Jackie, ölmüş önceki başkanların cenaze törenlerini öğrenmek istiyor. JFK için en değerli cenaze töreni için Başkan Abraham Lincoln cenaze törenini seçiyor. 1865’te iç savaş sonrası köleliği kaldıran Cumhuriyetçi Başkan Lincoln de suikasta kurban gitmişti. Bobby, Lincoln’ü sıradan biri olarak görüyor köleliği kaldırmasına rağmen. JFK için de ona yakışan bir yer seçiyor Jackie. Ama yeni Johnson hükümeti güvenlik için Jackie’nin düşüncelerine karşı çıksa da, sonunda her şey Jackie’nin düşündükleri gibi oluyor. Filmin içinde dolaşırken, insanı etkileyen anlarla karşılaşılıyor hep. Sinema perdesinde bambaşka görünüyor bu film. Natalie Portman’ın performansı da bu etkileyiciliğin içinde.
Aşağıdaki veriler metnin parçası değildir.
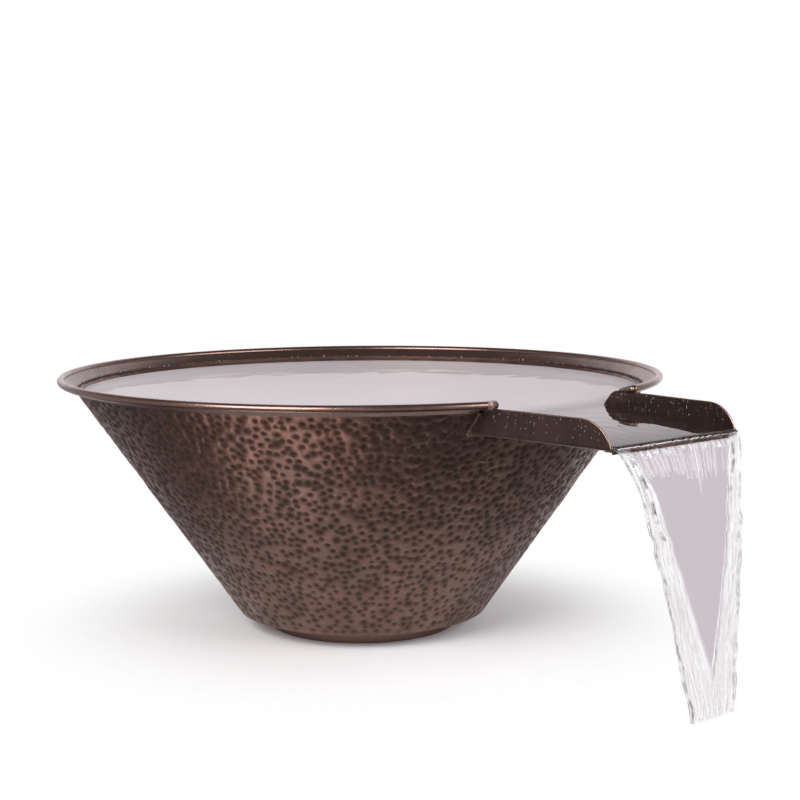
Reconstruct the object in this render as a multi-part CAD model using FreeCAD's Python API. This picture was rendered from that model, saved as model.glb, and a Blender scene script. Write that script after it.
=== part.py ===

Filmde ağırlıklı olarak çello tınılarıyla diğer yaylılar da duyuluyor. Jackie, yaylıları, özellikle de çelloya tutkun. Filmde duyulan yaylı tınılar, Jackie’nin çok uzakta olmayan mutluluğuna ve şimdiki hüznüne dokunuyor adeta. Filmin kurgusunun da çarpıcı olduğunu belirtelim.